[Begin DATA LINES]
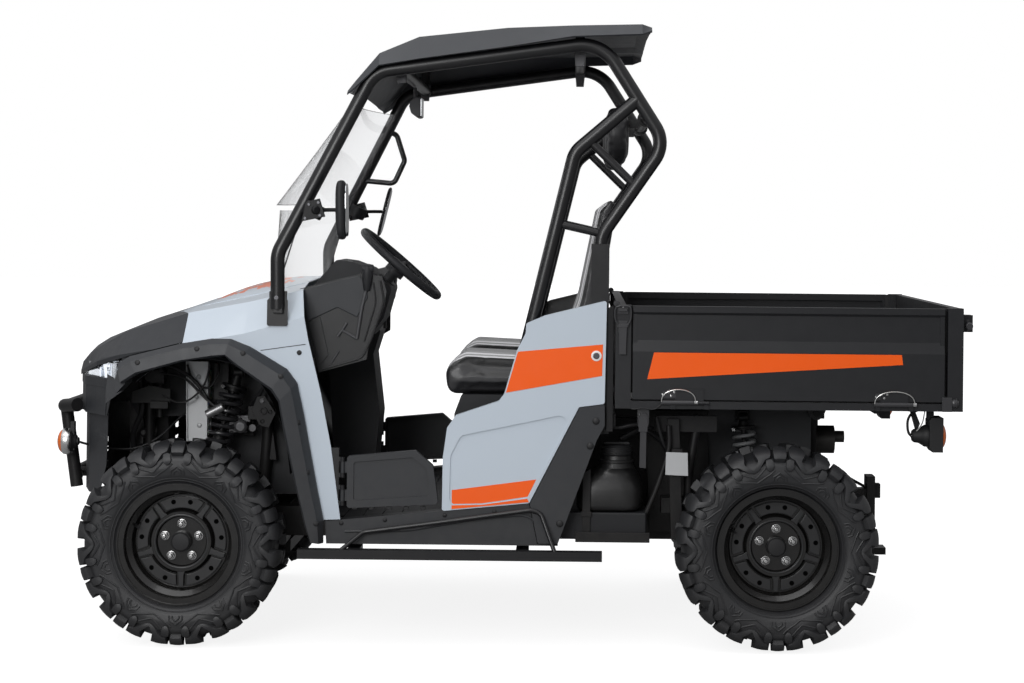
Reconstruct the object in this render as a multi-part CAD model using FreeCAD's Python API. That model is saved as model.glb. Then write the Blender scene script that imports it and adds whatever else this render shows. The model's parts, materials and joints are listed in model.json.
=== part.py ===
"""Side by side utility vehicle with a drop-side tipping bed, as separate solids.

Millimetres. +X is forward, +Y is the vehicle's left, +Z is up. The origin is on the ground, at the middle of
the overall length and width. Every function below makes one named piece, or a pair of like pieces.
"""
import FreeCAD, Part
import math
import os

V = FreeCAD.Vector

# ---------------------------------------------------------------- driving dimensions
HALF_LENGTH = 1519            # bull bar and tailgate latches reach this far
WHEELBASE = 1920
FRONT_AXLE_X = 1030
REAR_AXLE_X = FRONT_AXLE_X - WHEELBASE
TYRE_RADIUS = 330
AXLE_Z = TYRE_RADIUS
WHEEL_FACE_Y = 765            # outer side of every tyre
FRONT_TYRE_WIDTH = 230
REAR_TYRE_WIDTH = 270
KINGPIN_Y = WHEEL_FACE_Y - 165
RUNNING_GAP = 0.1             # radial, between a shaft and its bore

BEAD_RADIUS = 178
FLANGE_RADIUS = BEAD_RADIUS + 17
RIM_HALF_WIDTH = 95
RIM_WALL = 4
FLANGE_THICKNESS = 8
LUG_CIRCLE_RADIUS = 57.15
STUB_RADIUS = 20

RAIL_Z = (300, 400)           # main chassis rails
RAIL_Y = (240, 300)
OUTRIGGER_X = (470, -70)      # cross arms of the main frame, which also carry the steps
OUTRIGGER_DEPTH = 45
LOW_RAIL_Z = (230, 270)       # axle subframes
LOW_RAIL_Y = (150, 190)
FLOOR_Z = 400
FLOOR_HALF_WIDTH = 640
SHEET = 5                     # floor and firewall
SCREEN = 5                    # windscreen
SCREEN_GAP = 0.3
SCREEN_SPLIT_Z = 1411
SKIN = 4                      # moulded body panels
BODY_Y = 705                  # outer face of the body sides
FLARE_Y = 762                 # outer face of the front wheel flares

CAGE_TUBE = 45
BRACE_TUBE = 27
CAGE_FOOT_Y = 712
CAGE_TOP_Y = 640

BED_FRONT_X = -363
BED_REAR_X = REAR_AXLE_X - 591
BED_HALF_WIDTH = 702
BED_FLOOR_Z = 806             # top of the load floor
BED_TOP_Z = 1108
BED_POST_LENGTH = 50
BED_PANEL = 28                # thickness of a drop side
BED_PIVOT = (REAR_AXLE_X - 160, 735)      # x, z of the tipping hinge
KNUCKLE_GAP = 0.8             # along a hinge, between fixed and moving knuckles
PROP_RADIUS = 16
PIVOT_PIN = 11                # radius of the tipping hinge's pins
GAP = 6                       # between moving panels

STEERING_WHEEL_RADIUS = 175
STEERING_WHEEL_CENTRE = (356, 360, 1226)
COLUMN_DIRECTION = (0.654, 0.0, -0.757)
COLUMN_RADIUS = 30


# ---------------------------------------------------------------- helpers
def box(x, y, z):
    """A block from three (low, high) pairs."""
    return Part.makeBox(x[1] - x[0], y[1] - y[0], z[1] - z[0], V(x[0], y[0], z[0]))


def rod(start, end, radius):
    """A round bar between two points."""
    start, end = V(*start), V(*end)
    return Part.makeCylinder(radius, (end - start).Length, start, end - start)


def mirrored(shape):
    """The same piece on the vehicle's other side."""
    return shape.mirror(V(0, 0, 0), V(0, 1, 0))


def pair(shape):
    return [shape, mirrored(shape)]


def joined(shapes):
    """One solid out of several that meet."""
    whole = shapes[0].multiFuse(shapes[1:]) if len(shapes) > 1 else shapes[0]
    return whole.removeSplitter()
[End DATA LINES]
Return the whole listing exactly, with every line included.

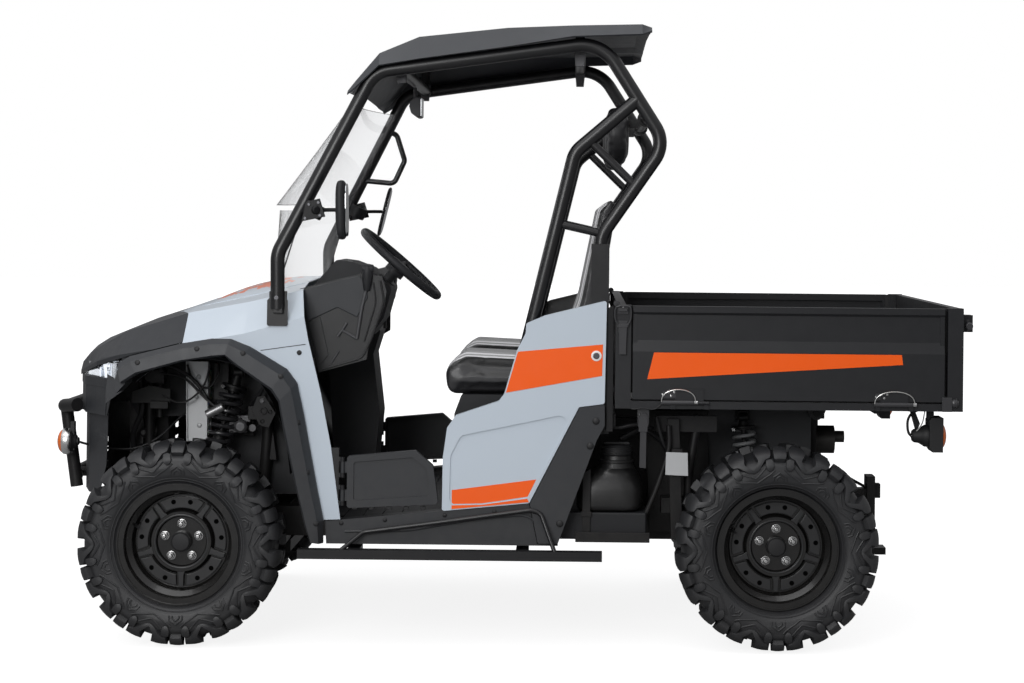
Reconstruct the object in this render as a multi-part CAD model using FreeCAD's Python API. That model is saved as model.glb. Then write the Blender scene script that imports it and adds whatever else this render shows. The model's parts, materials and joints are listed in model.json.
=== part.py ===
"""Side by side utility vehicle with a drop-side tipping bed, as separate solids.

Millimetres. +X is forward, +Y is the vehicle's left, +Z is up. The origin is on the ground, at the middle of
the overall length and width. Every function below makes one named piece, or a pair of like pieces.
"""
import FreeCAD, Part
import math
import os

V = FreeCAD.Vector

# ---------------------------------------------------------------- driving dimensions
HALF_LENGTH = 1519            # bull bar and tailgate latches reach this far
WHEELBASE = 1920
FRONT_AXLE_X = 1030
REAR_AXLE_X = FRONT_AXLE_X - WHEELBASE
TYRE_RADIUS = 330
AXLE_Z = TYRE_RADIUS
WHEEL_FACE_Y = 765            # outer side of every tyre
FRONT_TYRE_WIDTH = 230
REAR_TYRE_WIDTH = 270
KINGPIN_Y = WHEEL_FACE_Y - 165
RUNNING_GAP = 0.1             # radial, between a shaft and its bore

BEAD_RADIUS = 178
FLANGE_RADIUS = BEAD_RADIUS + 17
RIM_HALF_WIDTH = 95
RIM_WALL = 4
FLANGE_THICKNESS = 8
LUG_CIRCLE_RADIUS = 57.15
STUB_RADIUS = 20

RAIL_Z = (300, 400)           # main chassis rails
RAIL_Y = (240, 300)
OUTRIGGER_X = (470, -70)      # cross arms of the main frame, which also carry the steps
OUTRIGGER_DEPTH = 45
LOW_RAIL_Z = (230, 270)       # axle subframes
LOW_RAIL_Y = (150, 190)
FLOOR_Z = 400
FLOOR_HALF_WIDTH = 640
SHEET = 5                     # floor and firewall
SCREEN = 5                    # windscreen
SCREEN_GAP = 0.3
SCREEN_SPLIT_Z = 1411
SKIN = 4                      # moulded body panels
BODY_Y = 705                  # outer face of the body sides
FLARE_Y = 762                 # outer face of the front wheel flares

CAGE_TUBE = 45
BRACE_TUBE = 27
CAGE_FOOT_Y = 712
CAGE_TOP_Y = 640

BED_FRONT_X = -363
BED_REAR_X = REAR_AXLE_X - 591
BED_HALF_WIDTH = 702
BED_FLOOR_Z = 806             # top of the load floor
BED_TOP_Z = 1108
BED_POST_LENGTH = 50
BED_PANEL = 28                # thickness of a drop side
BED_PIVOT = (REAR_AXLE_X - 160, 735)      # x, z of the tipping hinge
KNUCKLE_GAP = 0.8             # along a hinge, between fixed and moving knuckles
PROP_RADIUS = 16
PIVOT_PIN = 11                # radius of the tipping hinge's pins
GAP = 6                       # between moving panels

STEERING_WHEEL_RADIUS = 175
STEERING_WHEEL_CENTRE = (356, 360, 1226)
COLUMN_DIRECTION = (0.654, 0.0, -0.757)
COLUMN_RADIUS = 30


# ---------------------------------------------------------------- helpers
def box(x, y, z):
    """A block from three (low, high) pairs."""
    return Part.makeBox(x[1] - x[0], y[1] - y[0], z[1] - z[0], V(x[0], y[0], z[0]))


def rod(start, end, radius):
    """A round bar between two points."""
    start, end = V(*start), V(*end)
    return Part.makeCylinder(radius, (end - start).Length, start, end - start)


def mirrored(shape):
    """The same piece on the vehicle's other side."""
    return shape.mirror(V(0, 0, 0), V(0, 1, 0))


def pair(shape):
    return [shape, mirrored(shape)]


def joined(shapes):
    """One solid out of several that meet."""
    whole = shapes[0].multiFuse(shapes[1:]) if len(shapes) > 1 else shapes[0]
    return whole.removeSplitter()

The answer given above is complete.